Sift the dry ingredients into a mixing bowl, make a well in the center and break in the eggs. Stir, keeping to the center, until all of the flour is gradually absorbed into the eggs, then slowly add approximately 2/3 c. of milk, stirring all the while. Stir in the cognac and melted butter and thin the batter with milk until it is no thicker  than fresh cream. I do not find it essential to let the batter stand before cooking, but this may of course be done.

A small ladle of the capacity of 3 T. is practical for pouring. For large crêpes, count about 3 T. of batter, for small, about 2 T. If the batter refuses to cover the bottom of the pan, it is too thick and more milk should be added.

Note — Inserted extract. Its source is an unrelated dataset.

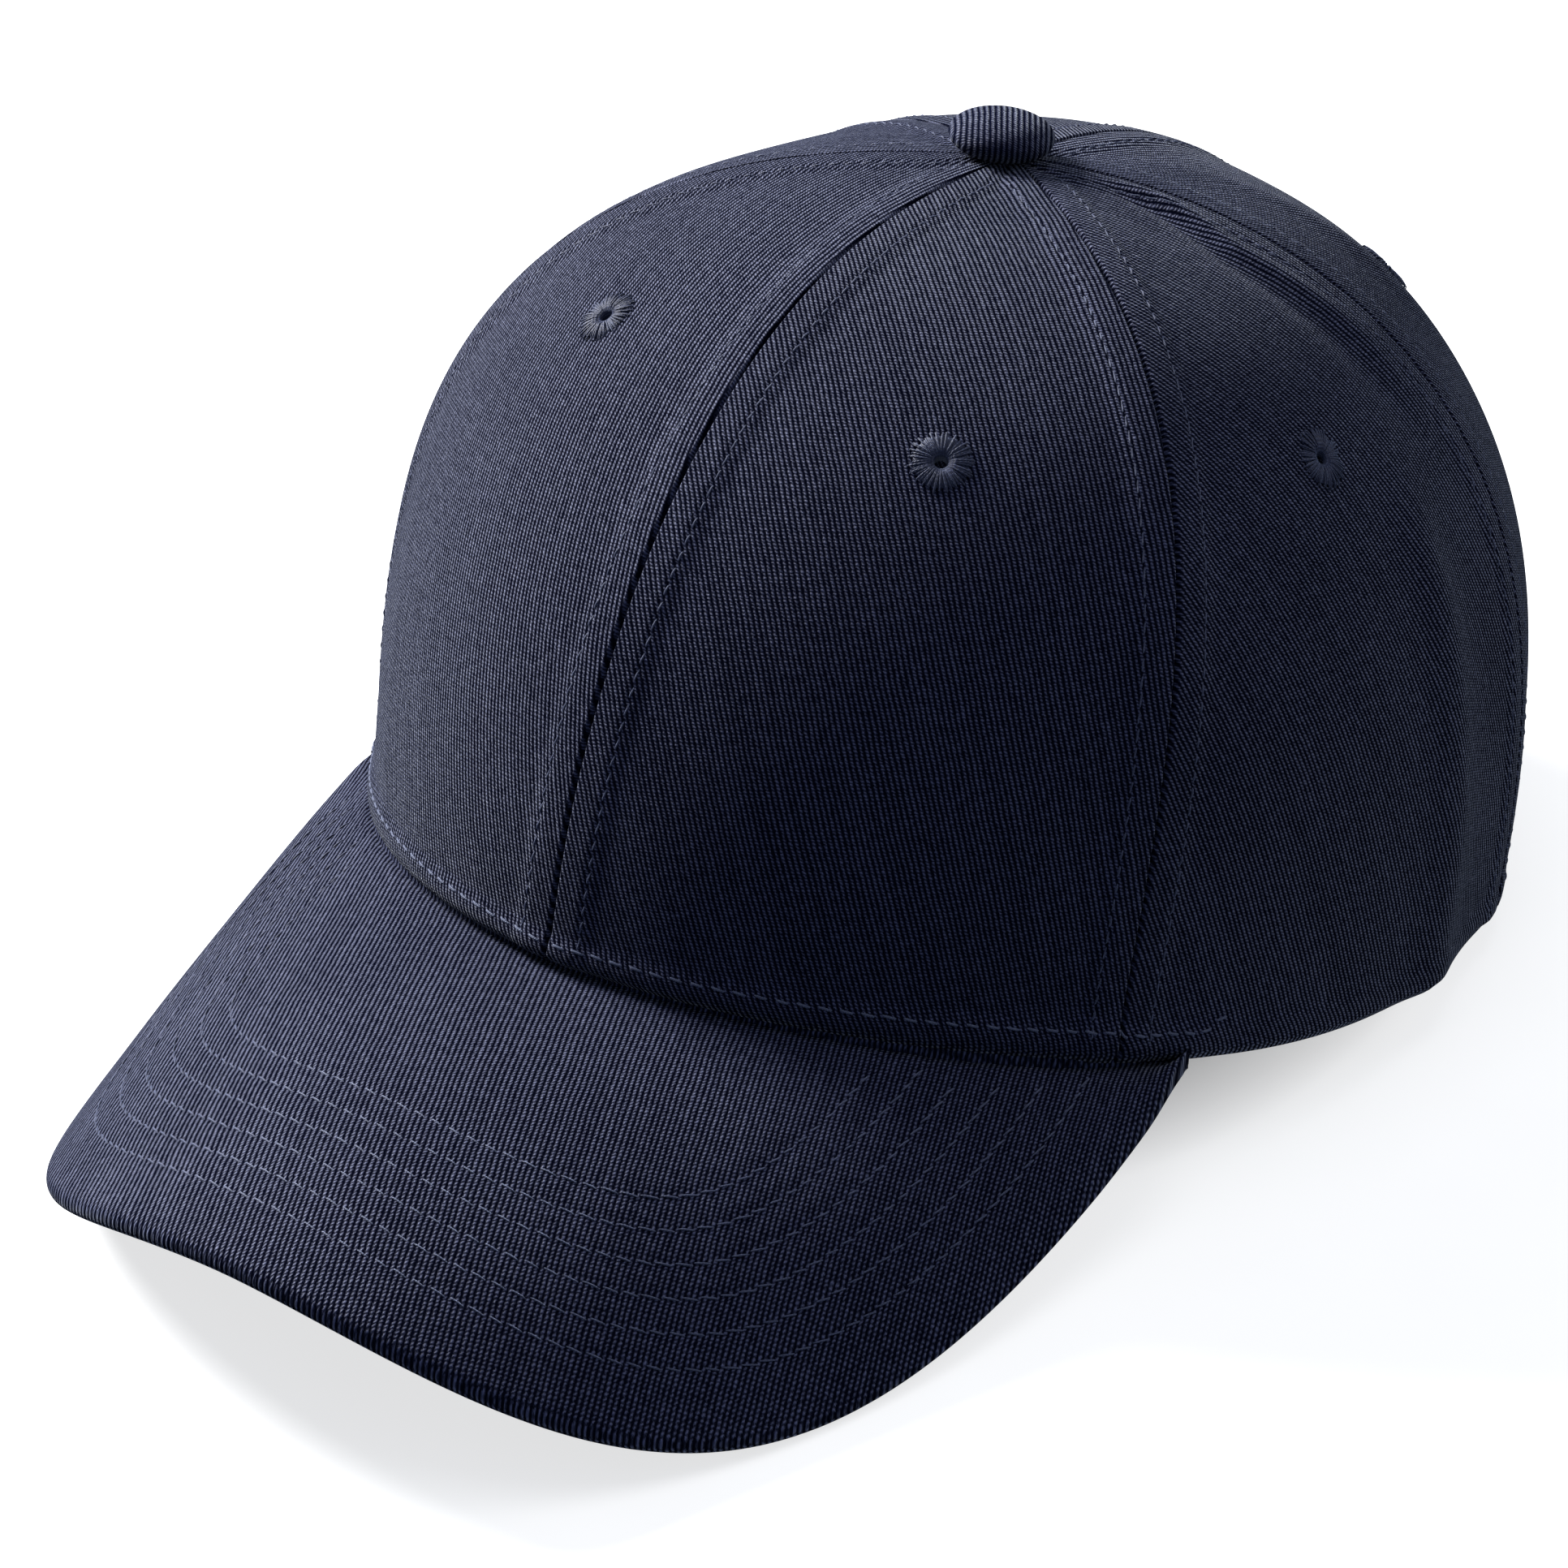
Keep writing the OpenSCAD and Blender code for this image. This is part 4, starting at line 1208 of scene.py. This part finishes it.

Heat the pan, lightly buttered (it need be buttered only once, assuming the batter to be sufficiently lubricated), over a low to medium flame (after the first 2 or 3 crêpes, adjust the heat if necessary). If the pan does not sizzle at contact with the batter, it is not hot enough. Lift the pan from the flame and, holding it with one hand, pour in the batter with the other. At the same time, give the pan a rolling motion, turning it rapidly in all directions, so that the batter spreads immediately over the entire surface. Return it to the flame, and after 30 seconds or so, delicately lift an edge of the pancake with the rounded tip of a table knife to check its progress (after one or two times, you will have the feeling and everything will go automatically). Ease the knife all the way under and flip the crêpe over. Toss it if you prefer -- it is a pretty piece of theater, but requires a certain amount of practice and the result is the same. After about 15 seconds, remove the pan from the flame, lift the crêpe out with the knife, and begin the operation all over again. It is essential to remove the pan from the flame for several seconds each time, for, with the flame at the correct temperature for cooking crêpes, the pan heats progressively and rapidly becomes too hot. The batter should be stirred each time just before being poured, as the flour has a tendency to settle to the bottom and the butter to rise to the top. If, partway through, the batter is noticeably thicker, more liquid may be added.